INFORMATION SUPPLIED
- - -
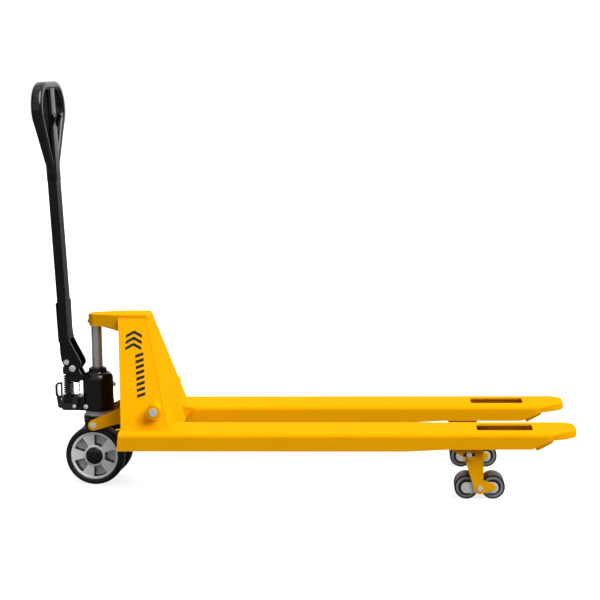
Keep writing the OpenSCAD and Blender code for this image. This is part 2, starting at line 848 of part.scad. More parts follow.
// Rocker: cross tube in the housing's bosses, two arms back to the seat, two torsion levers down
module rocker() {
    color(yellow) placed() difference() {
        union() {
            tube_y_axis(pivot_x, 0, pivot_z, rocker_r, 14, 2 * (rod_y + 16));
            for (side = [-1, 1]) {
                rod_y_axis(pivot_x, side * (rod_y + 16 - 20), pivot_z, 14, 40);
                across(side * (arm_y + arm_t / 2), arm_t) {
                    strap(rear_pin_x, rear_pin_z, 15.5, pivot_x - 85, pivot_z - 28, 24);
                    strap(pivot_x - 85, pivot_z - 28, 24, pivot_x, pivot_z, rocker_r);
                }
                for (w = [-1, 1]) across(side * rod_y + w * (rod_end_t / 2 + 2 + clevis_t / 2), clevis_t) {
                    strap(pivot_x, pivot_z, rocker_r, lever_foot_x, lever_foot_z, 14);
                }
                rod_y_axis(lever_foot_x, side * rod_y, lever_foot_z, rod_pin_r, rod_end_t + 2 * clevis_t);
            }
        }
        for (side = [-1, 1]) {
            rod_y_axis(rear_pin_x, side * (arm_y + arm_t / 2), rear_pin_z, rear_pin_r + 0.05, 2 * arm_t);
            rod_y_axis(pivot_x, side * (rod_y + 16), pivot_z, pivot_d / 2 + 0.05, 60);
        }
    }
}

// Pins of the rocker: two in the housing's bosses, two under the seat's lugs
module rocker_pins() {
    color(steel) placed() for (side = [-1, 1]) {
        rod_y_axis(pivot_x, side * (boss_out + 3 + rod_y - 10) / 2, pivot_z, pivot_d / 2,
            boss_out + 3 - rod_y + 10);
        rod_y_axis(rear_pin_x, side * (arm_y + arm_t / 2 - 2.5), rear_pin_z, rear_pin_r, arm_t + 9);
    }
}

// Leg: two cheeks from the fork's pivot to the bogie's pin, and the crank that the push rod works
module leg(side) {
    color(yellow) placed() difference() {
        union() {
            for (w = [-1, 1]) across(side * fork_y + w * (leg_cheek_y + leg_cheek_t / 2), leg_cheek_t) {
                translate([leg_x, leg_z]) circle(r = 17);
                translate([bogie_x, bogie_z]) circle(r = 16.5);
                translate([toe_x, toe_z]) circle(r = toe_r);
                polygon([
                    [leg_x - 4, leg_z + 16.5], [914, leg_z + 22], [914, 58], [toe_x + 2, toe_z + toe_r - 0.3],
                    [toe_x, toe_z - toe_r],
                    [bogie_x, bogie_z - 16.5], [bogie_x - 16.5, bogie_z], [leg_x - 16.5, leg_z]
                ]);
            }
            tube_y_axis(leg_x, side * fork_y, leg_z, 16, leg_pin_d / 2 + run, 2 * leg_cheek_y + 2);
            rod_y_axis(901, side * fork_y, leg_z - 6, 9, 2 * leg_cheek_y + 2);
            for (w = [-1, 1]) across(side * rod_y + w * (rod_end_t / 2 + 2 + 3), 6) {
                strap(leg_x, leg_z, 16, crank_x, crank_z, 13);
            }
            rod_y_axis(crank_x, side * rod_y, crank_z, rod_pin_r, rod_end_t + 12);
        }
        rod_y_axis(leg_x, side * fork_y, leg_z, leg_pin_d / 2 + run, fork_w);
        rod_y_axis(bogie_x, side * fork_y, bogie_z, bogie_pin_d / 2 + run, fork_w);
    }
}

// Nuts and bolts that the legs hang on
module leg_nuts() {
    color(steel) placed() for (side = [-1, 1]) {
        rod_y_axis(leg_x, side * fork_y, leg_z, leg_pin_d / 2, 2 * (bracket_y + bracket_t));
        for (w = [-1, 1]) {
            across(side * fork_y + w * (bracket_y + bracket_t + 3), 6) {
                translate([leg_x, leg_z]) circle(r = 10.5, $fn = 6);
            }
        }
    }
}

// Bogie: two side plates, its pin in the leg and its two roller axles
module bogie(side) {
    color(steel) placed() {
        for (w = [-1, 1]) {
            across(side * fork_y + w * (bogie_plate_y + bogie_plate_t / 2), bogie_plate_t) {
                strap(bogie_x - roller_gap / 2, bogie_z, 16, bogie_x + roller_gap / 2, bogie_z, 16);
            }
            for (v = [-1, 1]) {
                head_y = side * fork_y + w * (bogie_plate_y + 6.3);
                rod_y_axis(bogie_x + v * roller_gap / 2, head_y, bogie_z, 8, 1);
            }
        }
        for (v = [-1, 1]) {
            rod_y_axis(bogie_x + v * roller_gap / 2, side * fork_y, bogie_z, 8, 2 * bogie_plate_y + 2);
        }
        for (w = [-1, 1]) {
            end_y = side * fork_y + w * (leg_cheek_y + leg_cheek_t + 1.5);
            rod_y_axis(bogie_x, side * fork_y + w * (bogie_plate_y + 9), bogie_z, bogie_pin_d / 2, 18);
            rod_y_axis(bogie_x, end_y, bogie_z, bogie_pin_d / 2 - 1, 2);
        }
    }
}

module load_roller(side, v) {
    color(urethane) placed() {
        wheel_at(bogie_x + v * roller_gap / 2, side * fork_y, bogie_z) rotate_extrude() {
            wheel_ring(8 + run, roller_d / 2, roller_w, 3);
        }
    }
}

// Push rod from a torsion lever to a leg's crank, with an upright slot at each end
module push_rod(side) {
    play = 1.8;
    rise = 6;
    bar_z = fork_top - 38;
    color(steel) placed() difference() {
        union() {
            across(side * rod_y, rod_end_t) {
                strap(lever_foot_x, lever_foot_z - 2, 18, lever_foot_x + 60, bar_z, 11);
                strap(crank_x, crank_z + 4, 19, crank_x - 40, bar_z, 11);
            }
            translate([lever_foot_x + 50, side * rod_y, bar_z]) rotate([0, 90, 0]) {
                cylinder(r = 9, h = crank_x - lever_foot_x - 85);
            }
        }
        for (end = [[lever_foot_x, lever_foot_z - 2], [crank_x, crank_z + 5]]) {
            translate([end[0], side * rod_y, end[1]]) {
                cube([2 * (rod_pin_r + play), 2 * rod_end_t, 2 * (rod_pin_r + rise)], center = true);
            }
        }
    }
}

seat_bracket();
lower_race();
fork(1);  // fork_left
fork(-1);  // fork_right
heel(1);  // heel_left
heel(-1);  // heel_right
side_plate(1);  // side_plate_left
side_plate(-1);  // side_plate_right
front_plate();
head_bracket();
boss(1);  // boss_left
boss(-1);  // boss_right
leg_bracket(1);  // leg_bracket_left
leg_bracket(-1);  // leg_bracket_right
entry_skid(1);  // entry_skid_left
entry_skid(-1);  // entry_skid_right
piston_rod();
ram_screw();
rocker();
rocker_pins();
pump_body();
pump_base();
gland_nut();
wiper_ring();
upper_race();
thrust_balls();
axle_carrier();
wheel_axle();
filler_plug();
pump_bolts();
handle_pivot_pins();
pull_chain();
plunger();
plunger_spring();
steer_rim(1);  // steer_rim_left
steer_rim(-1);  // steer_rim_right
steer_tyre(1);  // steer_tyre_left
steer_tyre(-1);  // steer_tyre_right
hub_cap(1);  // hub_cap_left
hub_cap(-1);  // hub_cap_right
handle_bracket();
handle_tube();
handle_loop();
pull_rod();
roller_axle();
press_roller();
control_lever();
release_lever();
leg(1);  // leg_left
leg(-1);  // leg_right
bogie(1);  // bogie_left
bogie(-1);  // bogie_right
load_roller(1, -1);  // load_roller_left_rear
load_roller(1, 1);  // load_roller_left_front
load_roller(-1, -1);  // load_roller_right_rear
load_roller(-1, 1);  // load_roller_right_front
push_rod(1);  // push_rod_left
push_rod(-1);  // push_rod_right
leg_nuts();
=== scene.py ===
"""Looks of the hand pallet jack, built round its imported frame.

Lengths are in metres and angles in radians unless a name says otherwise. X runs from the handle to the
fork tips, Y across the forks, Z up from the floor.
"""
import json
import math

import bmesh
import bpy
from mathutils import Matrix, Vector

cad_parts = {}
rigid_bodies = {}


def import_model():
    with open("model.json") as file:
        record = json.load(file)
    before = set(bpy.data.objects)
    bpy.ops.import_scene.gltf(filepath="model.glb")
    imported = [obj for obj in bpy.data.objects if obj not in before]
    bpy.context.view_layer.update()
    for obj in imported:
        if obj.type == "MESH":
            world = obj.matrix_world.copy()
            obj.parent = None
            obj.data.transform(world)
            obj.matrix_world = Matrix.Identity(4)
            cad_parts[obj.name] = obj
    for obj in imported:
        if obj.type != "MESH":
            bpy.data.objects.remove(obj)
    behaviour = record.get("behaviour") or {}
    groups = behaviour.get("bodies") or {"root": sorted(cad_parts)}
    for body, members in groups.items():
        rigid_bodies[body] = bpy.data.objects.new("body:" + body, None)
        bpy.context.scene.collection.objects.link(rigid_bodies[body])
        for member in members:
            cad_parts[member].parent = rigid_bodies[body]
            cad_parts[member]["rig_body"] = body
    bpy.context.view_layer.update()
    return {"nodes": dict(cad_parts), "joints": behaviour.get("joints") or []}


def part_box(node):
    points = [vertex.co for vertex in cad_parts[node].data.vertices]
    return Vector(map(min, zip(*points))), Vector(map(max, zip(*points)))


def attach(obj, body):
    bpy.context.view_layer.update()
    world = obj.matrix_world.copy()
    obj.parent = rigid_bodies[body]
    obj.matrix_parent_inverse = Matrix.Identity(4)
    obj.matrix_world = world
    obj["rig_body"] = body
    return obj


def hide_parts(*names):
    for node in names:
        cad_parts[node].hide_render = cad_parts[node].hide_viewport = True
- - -
DIRECTIVE
Give back exactly the lines from the one containing "obj.matrix_parent_inverse = Matrix.Identity(4)" to the end of the material, both ends included.

THE RESULT
    obj.matrix_parent_inverse = Matrix.Identity(4)
    obj.matrix_world = world
    obj["rig_body"] = body
    return obj


def hide_parts(*names):
    for node in names:
        cad_parts[node].hide_render = cad_parts[node].hide_viewport = True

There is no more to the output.